> _What to produce_
Count how many lines of the material hold "tree". Respond with that number alone.

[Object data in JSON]

● ● ● ●

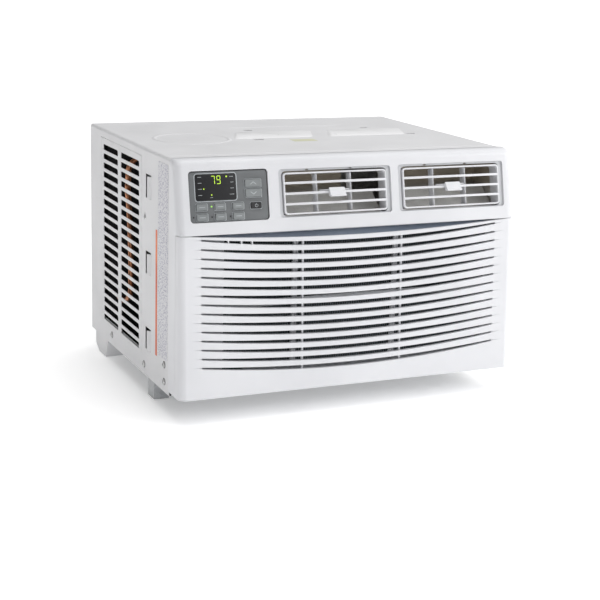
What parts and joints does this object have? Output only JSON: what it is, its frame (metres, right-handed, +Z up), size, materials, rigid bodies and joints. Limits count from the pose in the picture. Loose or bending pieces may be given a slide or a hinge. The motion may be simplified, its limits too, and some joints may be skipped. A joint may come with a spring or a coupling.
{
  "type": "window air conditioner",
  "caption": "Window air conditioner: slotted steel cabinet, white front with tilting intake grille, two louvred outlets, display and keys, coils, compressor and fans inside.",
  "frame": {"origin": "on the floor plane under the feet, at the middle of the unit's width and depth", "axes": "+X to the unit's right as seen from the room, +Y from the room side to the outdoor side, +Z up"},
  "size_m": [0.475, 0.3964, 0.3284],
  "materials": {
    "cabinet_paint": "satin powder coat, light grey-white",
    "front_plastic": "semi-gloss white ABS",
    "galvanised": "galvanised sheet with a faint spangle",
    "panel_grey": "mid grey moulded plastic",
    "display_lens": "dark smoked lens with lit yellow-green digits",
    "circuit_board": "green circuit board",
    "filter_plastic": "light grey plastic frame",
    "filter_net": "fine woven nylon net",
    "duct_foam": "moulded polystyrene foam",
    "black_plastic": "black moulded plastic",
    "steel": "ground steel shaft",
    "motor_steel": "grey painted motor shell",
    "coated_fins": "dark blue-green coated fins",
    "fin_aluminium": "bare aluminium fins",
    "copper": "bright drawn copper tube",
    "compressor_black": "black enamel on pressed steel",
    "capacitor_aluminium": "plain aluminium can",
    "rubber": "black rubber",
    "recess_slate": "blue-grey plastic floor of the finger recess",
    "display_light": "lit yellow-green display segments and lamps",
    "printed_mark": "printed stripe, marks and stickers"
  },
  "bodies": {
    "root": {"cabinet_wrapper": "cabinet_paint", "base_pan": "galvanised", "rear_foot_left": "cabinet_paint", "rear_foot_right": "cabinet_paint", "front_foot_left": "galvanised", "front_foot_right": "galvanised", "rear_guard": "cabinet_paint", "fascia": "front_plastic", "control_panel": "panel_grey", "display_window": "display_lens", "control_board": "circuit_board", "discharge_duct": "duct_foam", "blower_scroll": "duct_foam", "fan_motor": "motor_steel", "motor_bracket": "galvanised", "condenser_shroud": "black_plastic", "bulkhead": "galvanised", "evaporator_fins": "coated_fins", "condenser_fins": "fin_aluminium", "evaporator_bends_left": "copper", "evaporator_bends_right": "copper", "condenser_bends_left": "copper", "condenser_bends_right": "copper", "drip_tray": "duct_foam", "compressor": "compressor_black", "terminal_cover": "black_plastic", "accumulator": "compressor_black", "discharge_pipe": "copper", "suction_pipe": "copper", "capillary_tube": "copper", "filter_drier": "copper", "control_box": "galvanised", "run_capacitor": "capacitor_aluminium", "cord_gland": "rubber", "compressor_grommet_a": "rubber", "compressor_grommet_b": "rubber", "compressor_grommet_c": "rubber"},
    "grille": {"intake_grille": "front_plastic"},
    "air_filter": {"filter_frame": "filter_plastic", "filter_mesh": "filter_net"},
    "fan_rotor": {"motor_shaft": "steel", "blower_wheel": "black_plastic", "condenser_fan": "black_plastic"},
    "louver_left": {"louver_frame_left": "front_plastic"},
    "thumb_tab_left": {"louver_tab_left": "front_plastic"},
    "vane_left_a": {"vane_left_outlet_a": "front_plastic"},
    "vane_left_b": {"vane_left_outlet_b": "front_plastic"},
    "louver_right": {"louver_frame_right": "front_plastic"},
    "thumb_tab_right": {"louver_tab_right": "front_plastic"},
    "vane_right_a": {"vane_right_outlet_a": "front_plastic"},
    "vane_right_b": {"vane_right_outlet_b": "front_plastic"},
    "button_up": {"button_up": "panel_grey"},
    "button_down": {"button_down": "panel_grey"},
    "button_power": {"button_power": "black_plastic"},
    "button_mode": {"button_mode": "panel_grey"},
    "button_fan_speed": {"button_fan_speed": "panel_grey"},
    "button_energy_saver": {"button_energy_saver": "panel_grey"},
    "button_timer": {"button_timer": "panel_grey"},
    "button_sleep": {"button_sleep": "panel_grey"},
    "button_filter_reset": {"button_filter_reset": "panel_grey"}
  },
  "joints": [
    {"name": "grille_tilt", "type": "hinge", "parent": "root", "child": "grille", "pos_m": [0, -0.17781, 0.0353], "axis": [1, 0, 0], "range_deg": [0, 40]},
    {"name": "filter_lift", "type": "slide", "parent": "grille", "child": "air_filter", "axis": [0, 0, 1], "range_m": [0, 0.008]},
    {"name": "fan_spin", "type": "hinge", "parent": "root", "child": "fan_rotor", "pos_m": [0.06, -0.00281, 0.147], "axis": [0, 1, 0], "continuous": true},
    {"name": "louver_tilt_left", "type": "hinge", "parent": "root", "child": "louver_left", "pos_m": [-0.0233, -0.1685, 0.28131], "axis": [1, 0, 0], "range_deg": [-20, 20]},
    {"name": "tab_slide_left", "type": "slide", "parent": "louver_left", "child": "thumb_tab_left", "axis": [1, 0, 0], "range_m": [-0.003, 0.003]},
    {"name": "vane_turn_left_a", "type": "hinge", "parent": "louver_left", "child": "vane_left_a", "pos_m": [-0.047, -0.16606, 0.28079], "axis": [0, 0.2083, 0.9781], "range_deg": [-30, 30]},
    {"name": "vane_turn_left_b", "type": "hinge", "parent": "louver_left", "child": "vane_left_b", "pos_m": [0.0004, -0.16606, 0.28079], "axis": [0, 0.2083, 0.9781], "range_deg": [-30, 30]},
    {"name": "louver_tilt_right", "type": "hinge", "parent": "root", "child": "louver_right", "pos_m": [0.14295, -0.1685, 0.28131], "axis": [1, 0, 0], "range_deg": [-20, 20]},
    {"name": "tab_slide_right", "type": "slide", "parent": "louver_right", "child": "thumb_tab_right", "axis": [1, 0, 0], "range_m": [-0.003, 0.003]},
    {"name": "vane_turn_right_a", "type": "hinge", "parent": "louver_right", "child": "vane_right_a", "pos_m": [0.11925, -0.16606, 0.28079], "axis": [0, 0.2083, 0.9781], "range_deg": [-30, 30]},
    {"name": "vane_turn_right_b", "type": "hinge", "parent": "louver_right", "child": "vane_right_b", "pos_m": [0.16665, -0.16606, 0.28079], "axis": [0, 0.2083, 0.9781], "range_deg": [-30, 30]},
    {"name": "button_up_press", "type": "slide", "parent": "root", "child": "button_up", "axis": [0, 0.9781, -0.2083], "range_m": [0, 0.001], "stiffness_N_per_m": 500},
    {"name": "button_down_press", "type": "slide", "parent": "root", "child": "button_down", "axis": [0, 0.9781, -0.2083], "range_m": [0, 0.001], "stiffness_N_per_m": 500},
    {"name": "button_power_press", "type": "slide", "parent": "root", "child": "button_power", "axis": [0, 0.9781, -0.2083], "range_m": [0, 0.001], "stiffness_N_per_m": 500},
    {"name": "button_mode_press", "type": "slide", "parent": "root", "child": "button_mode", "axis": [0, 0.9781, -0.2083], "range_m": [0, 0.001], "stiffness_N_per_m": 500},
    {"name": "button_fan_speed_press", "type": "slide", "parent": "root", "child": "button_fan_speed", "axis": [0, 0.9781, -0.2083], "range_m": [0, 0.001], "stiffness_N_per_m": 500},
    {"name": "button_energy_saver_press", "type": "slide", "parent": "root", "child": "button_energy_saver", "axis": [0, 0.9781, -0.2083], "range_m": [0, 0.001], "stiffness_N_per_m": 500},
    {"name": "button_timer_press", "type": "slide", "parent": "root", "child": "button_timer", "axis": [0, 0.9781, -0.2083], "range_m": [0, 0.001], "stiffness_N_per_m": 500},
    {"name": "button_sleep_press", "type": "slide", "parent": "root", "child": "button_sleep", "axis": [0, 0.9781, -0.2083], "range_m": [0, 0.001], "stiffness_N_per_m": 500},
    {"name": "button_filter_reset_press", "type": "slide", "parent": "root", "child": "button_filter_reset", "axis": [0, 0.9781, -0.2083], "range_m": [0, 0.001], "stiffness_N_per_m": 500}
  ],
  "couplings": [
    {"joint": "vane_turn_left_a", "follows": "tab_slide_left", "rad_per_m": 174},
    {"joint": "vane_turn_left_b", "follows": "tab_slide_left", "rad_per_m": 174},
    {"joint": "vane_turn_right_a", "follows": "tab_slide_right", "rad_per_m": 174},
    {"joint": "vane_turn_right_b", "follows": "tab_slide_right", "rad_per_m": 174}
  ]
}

● ● ● ●

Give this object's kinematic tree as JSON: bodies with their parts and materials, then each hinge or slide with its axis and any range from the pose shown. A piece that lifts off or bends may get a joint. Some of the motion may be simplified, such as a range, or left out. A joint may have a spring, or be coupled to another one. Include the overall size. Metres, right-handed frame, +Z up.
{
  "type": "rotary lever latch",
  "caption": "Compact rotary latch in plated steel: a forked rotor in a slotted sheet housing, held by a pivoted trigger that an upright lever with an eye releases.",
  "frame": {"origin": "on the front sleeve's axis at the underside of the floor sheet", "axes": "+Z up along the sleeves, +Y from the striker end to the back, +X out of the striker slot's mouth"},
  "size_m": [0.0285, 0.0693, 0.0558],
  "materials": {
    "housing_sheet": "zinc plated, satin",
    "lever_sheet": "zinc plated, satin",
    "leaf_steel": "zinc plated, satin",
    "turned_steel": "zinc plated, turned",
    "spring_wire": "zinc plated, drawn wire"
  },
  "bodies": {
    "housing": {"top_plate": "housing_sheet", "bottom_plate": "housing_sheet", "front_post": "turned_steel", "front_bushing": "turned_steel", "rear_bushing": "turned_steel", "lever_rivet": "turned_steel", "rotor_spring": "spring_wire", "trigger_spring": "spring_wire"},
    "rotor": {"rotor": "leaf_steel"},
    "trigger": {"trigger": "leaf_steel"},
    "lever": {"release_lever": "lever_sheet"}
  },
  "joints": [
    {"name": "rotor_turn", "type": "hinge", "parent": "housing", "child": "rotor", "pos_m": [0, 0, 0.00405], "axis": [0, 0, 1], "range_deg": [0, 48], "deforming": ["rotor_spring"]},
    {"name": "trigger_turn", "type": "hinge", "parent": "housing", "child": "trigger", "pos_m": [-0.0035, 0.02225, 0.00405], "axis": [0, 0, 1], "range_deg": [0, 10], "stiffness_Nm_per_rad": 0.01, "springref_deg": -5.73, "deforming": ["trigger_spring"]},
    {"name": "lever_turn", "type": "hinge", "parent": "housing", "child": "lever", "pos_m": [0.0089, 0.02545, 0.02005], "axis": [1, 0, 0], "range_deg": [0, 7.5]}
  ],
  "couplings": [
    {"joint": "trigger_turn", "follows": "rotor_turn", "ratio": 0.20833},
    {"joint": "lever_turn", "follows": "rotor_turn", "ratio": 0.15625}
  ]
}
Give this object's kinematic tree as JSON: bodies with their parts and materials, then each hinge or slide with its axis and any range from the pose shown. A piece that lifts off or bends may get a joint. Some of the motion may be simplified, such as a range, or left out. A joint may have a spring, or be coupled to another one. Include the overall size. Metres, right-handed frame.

● ● ● ●

> _Correct output_
2